The bench comprising of the Chief Justice of India NV Ramana, Justice AS Bopanna and Justice V Ramasubramanian however refused to entertain the said petition and on May 19, 2022 dismissed the same.

The Supreme Court’s March 2021 judgment had laid down various principles in connection with shareholder disputes under Section 241-242 of the Act. With the dismissal of SP Group’s review petition inter alia the following findings of the Supreme Court in its judgment of March 2021 for now continue to shape the contours of shareholder actions under Section 241-242 of the Act in India:

a.   even in cases where the Tribunal finds that the removal of a director was not in accordance with law or not justified on facts, no relief can be granted under Section 242 unless such removal prejudices/ is designed to oppress the interests of shareholders. [¶118] Accordingly, purely directorial disputes cannot be the subject matter of an action under Section 241-242.

b.   before granting reliefs/ issuing directions, Tribunal should always keep in mind the purpose for which remedies are made available under Section 241-242, namely to put an end to the matters complained of. The object should not be to put an end to the company itself, forsaking the interests of other stakeholders. [¶180-182]

c.   Section 241 provides for a remedy only against ‘past and present conduct’ or ‘past and present continuous conduct’. It does not cover the likelihood of a ‘future bad conduct’. [¶186]

d.   person who willingly became a shareholder, subscribing to the articles of association, and has been a willing and consenting party to the amendments carried out therein, cannot later challenge the said articles. This would tantamount to requesting the Court to re-write a contract to which the individual became a party with open eyes. [¶188] Provided however, a Tribunal does have the power under Section 242 to set aside any amendment to articles which would take away a recognized proprietary shareholder right. This however is premised on the fact that the conduct of bringing up such an amendment is oppressive/ prejudicial. [¶190]

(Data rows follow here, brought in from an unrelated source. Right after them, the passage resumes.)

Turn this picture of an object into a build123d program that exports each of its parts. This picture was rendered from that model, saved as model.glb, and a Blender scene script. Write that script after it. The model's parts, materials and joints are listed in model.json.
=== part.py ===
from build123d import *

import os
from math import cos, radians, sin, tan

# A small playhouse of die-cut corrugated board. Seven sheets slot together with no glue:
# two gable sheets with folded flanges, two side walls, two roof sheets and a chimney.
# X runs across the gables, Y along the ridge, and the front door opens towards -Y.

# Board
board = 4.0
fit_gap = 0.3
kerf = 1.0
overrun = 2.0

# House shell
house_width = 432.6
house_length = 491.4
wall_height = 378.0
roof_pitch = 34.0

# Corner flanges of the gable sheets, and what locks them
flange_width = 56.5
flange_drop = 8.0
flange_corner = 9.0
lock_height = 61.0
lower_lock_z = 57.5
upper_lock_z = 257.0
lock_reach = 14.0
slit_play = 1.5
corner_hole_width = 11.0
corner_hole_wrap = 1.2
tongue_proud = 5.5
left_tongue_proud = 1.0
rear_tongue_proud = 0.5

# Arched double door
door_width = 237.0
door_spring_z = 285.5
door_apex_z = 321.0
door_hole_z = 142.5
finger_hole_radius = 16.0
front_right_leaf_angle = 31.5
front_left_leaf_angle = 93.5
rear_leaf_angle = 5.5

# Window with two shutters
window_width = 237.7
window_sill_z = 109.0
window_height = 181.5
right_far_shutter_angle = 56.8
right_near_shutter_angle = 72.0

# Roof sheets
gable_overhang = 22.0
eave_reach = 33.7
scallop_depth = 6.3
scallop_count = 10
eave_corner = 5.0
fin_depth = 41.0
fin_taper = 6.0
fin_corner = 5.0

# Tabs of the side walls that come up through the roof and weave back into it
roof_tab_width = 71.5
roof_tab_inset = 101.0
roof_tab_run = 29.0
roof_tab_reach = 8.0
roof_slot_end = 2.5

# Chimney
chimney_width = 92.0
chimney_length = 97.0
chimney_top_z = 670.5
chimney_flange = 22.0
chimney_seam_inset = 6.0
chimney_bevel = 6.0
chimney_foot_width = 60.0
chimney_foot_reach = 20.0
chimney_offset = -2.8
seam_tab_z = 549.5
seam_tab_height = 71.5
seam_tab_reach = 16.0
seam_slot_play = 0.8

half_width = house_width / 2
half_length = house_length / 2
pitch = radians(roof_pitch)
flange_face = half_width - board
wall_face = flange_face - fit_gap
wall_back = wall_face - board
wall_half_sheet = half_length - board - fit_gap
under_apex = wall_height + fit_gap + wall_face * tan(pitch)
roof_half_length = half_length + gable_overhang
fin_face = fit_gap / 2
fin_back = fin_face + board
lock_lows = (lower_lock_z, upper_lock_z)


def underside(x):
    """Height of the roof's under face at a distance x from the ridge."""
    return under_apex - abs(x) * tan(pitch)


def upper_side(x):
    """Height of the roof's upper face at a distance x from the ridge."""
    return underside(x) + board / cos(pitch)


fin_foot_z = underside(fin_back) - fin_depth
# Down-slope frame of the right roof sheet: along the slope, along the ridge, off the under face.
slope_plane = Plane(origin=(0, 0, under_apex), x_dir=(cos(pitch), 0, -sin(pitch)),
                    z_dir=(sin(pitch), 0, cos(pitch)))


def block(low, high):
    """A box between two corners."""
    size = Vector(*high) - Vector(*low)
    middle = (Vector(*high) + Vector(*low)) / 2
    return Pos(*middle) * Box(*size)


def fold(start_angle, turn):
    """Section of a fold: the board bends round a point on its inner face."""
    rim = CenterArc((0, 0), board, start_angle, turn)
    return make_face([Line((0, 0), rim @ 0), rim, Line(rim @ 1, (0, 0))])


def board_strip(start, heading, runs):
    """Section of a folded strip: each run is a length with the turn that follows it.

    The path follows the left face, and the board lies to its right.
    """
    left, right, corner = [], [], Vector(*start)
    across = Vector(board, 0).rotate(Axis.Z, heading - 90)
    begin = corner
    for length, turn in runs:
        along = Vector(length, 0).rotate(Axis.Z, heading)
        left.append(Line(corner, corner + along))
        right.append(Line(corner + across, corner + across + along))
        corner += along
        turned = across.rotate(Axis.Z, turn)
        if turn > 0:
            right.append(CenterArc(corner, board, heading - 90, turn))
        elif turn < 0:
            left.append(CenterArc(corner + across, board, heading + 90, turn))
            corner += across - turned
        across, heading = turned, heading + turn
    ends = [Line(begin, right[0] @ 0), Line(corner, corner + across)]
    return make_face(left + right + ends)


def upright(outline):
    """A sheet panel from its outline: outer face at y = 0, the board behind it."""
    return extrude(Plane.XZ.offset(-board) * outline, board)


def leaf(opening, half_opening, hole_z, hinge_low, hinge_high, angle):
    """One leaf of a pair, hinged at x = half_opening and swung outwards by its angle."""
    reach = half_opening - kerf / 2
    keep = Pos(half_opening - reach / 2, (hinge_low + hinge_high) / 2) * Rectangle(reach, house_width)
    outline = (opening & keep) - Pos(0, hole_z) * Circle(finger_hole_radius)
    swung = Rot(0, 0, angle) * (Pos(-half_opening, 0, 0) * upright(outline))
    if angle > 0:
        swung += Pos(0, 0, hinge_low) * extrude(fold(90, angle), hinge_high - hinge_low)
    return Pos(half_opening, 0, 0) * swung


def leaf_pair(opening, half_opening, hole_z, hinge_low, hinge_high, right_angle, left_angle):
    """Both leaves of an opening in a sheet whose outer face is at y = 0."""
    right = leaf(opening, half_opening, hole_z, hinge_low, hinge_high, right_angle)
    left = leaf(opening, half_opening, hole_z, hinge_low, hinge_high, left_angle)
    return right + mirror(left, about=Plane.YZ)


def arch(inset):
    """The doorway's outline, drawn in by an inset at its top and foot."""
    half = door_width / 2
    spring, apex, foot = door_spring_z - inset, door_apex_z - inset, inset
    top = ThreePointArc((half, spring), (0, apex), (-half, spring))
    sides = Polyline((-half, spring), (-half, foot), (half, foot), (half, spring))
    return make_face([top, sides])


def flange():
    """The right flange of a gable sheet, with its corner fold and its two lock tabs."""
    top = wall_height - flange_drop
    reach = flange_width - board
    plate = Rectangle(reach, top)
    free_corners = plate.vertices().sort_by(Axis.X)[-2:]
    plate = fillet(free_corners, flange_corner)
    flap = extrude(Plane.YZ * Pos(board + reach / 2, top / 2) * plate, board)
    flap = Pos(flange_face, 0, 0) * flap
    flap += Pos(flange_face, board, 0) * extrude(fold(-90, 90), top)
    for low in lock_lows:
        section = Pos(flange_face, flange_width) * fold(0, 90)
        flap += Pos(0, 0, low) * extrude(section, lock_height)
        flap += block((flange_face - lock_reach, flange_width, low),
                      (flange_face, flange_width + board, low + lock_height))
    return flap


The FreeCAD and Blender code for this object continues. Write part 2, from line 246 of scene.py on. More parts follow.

e.   ‘minority’ shareholders are distinct from the category of ‘small’ shareholders envisaged under Section 151 of the Act who are defined as shareholders holding shares of nominal value of not more than INR 20,000/- or such other sum as may be prescribed, in a listed company. The Court clarified that Section 152 of the Act, which contains the provision for appointment of directors does not confer any right of proportionate representation on the Board of any company [¶232, 236]

f.   reinstatement will not arise after the tenure of office has run its course. The architecture of Sections 241-242 does not permit the Tribunal to “read into the sections, a power to make an order (for reinstatement) which is barred by law”. Sections 241-242 neither specifically confers the power of reinstatement nor is there any scope for holding that such a power can be implied/ inferred from any of the powers specifically conferred. [¶157, 163-167]

It is pertinent that in the past year some of these findings have been relied upon by the various benches of the National Company Law Tribunal and the National Company Law Appellate Tribunal. The dismissal of the review petition by the Supreme Court ensures that the steps taken by them in the last year inter alia guided by these findings still hold ground.